Ainda, conta que a mãe a ensinou a sempre lutar pelos direitos dos povos indígenas, ação que continua até os dias de hoje. “Nosso povo precisa ter nossa luta e história reconhecidas, precisa de moradia digna, de alimentação digna. É uma luta que eu vou continuar lutando. Tudo isso graças aos ensinamentos da minha mãe, que ensinou a mim e aos meus irmãos a sermos quem somos”.

‘Transmitia paz quando estávamos juntas’, fala advogada

Advogada Tatiana Ujacow (Nathalia Alcântara/Jornal Midiamax)
Advogada Tatiana Ujacow (Nathalia Alcântara/Jornal Midiamax)

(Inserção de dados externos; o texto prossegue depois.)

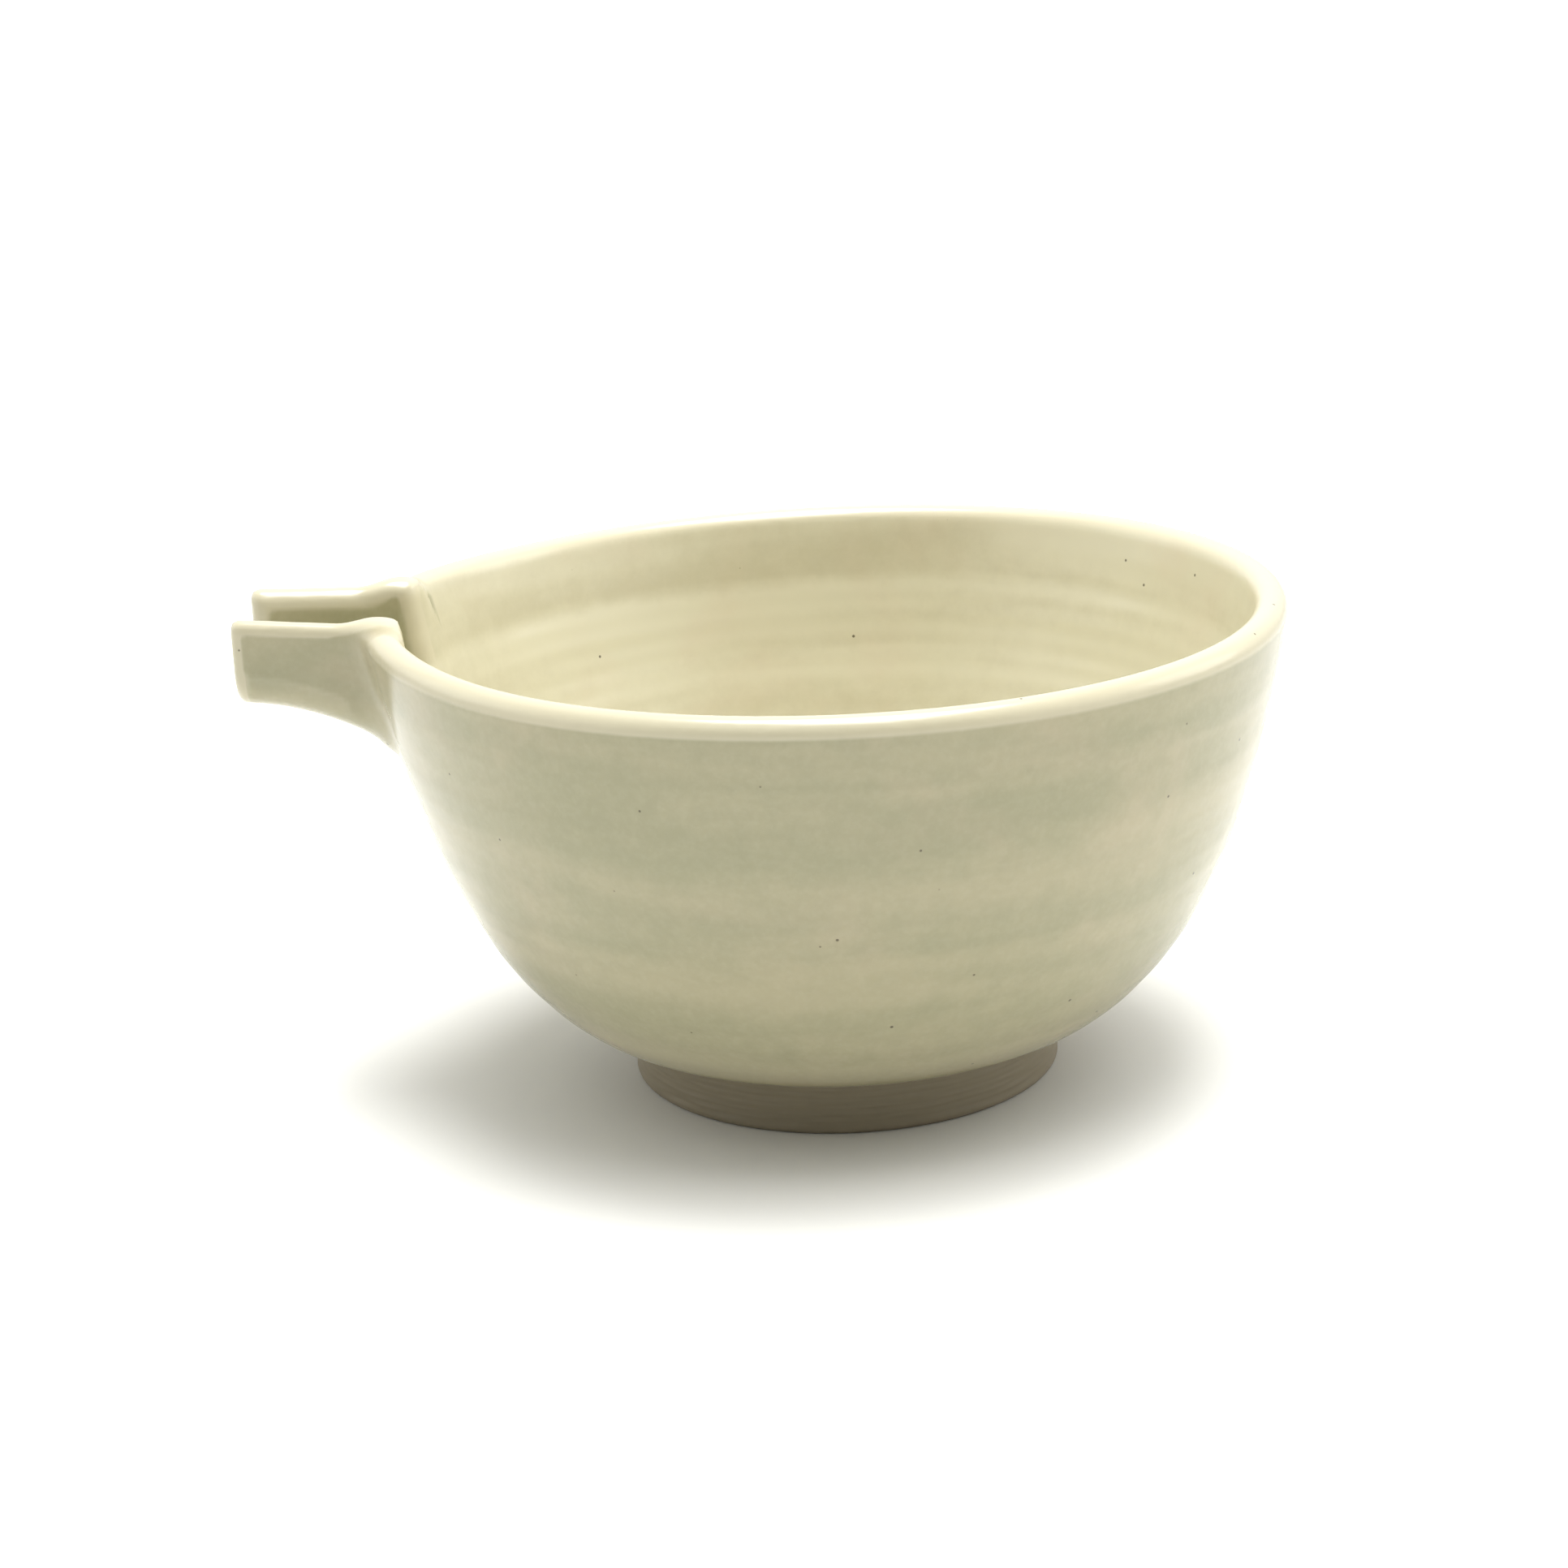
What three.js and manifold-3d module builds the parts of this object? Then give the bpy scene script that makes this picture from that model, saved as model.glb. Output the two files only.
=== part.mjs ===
// Spouted pouring bowl in glazed stoneware: thrown bowl, turned foot ring, slab-built open spout.
// Millimetres, +Z up. The spout points to -X, and the foot stands on z = 0.
import * as THREE from "three";
import { mergeVertices } from "three/addons/utils/BufferGeometryUtils.js";
import Module from "manifold-3d";

const wasm = await Module();
wasm.setup();

// Overall sizes
const HEIGHT = 68.2; // table to the top of the lip
const MOUTH_RADIUS = 63.4; // outside of the lip
const FOOT_RADIUS = 30.5; // outside of the foot ring
const FOOT_HEIGHT = 7.6; // table to the underside of the bowl

// Walls of the bowl
const LIP_THICKNESS = 4.5;
const BASE_THICKNESS = 6.5; // wall above the foot ring, where the clay is left thickest

// Handles of the belly curve, which runs from the foot ring to the lip
const BELLY_RUN_OUT = 21.3;
const BELLY_LIFT = 3.6;
const SHOULDER_DROP = 22.2;
const SHOULDER_LEAN = 3.4;

// Foot ring
const FOOT_RING_WIDTH = 5.6;
const FOOT_EDGE_ROUND = 0.8; // worn corners that stand on the table
const FOOT_INNER_LEAN = 0.8; // the inner wall narrows upwards by this much

// Spout, an open channel
const SPOUT_REACH = 18.9; // from the lip's outside to the tip
const SPOUT_SET_IN = 1.5; // the channel's sizes at the root hold this far inside the lip's outside
const SPOUT_ROOT_WIDTH = 25.6;
const SPOUT_TIP_WIDTH = 20.8;
const SPOUT_ROOT_DEPTH = 16; // lip level to the underside, at the wall
const SPOUT_TIP_DEPTH = 10.2;
const CHEEK_RISE_ROOT = 0.8; // the cheeks stand this far above the lip
const CHEEK_RISE_TIP = 2.6;
const CHEEK_THICKNESS = 3.6;
const CHANNEL_FLOOR_THICKNESS = 3.8;
const SPOUT_CORNER_RADIUS = 5.4; // outside, between cheek and underside
const TIP_ROUND = 0.9; // the pouring edge is drawn in by this much

// Coil of clay pressed into the corner between spout and wall
const SEAM_COIL_RADIUS = 2.2;
const SEAM_STAND_OFF = 0.7; // coil centre from the wall and from the spout

// Gap between pieces that are cut by their neighbour
const CLEARANCE = 0.3;

// Facets
const TURNS = 60; // steps round the bowl
const BELLY_STEPS = 9;
const LIP_STEPS = 6;
const DISH_STEPS = 2;
const CORNER_STEPS = 4;
const SPOUT_STATIONS = 6;
const COIL_SIDES = 10;
const COIL_STEPS = 26;

// Places worked out from the sizes
const lipRadius = LIP_THICKNESS / 2;
const lipLevel = HEIGHT - lipRadius;
const footInnerRadius = FOOT_RADIUS - FOOT_RING_WIDTH;
const tipX = -(MOUTH_RADIUS + SPOUT_REACH);
const rootX = -(MOUTH_RADIUS - SPOUT_SET_IN);
const insideX = -(MOUTH_RADIUS - 4 * LIP_THICKNESS);
const middleX = (tipX + MOUTH_RADIUS) / 2;
const aboveAll = HEIGHT + CHEEK_RISE_TIP + LIP_THICKNESS;

const belly = new THREE.CubicBezierCurve(
  new THREE.Vector2(FOOT_RADIUS, FOOT_HEIGHT),
  new THREE.Vector2(FOOT_RADIUS + BELLY_RUN_OUT, FOOT_HEIGHT + BELLY_LIFT),
  new THREE.Vector2(MOUTH_RADIUS - SHOULDER_LEAN, lipLevel - SHOULDER_DROP),
  new THREE.Vector2(MOUTH_RADIUS, lipLevel),
);

// A point of the belly curve moved square to it, outwards for a positive distance.
function bellyPoint(t, outwards) {
  const along = belly.getTangent(t);
  const normal = new THREE.Vector2(along.y, -along.x);
  return belly.getPoint(t).addScaledVector(normal, outwards);
}

function wallThickness(t) {
  return THREE.MathUtils.lerp(BASE_THICKNESS, LIP_THICKNESS, t);
}

// The radius of the wall's outside at a height.
function outsideRadius(z) {
  let low = 0;
  let high = 1;
  for (let i = 0; i < 30; i++) {
    const middle = (low + high) / 2;
    if (belly.getPoint(middle).y < z) low = middle;
    else high = middle;
  }
  return belly.getPoint(low).x;
}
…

A advogada e ativista da causa indígena Tatiana Azambuja Ujacow esteve presente no momento da despedida e disse que, logo que conheceu Dona Madalena, o que mais a impressionou foi a doçura e o sorriso dela. “Ela transmitia paz quando estávamos juntas e a gente nem imaginava, ao conhecê-la, toda a história de luta que foi a vida dela. Era uma mulher forte, guerreira, mas, sem nunca perder essa doçura, essa ternura que ela tinha, justamente esse jeito dela nas situações difíceis e que dava resiliência e força para o seu povo enfrentar”, opinou.

Conforme Tatiana, Dona Madalena passou por uma história de superação sem se abater com as circunstâncias, sempre com a capacidade de resiliência e agora deixando este legado de força, resistência e luta pelos direitos dos povos indígenas.

“E ela construiu uma família, onde construiu também lideranças para estar na frente deste processo de luta da defesa dos direitos indígenas. É uma perda lastimável para Mato Grosso do Sul e para a comunidade indígena”, finalizou.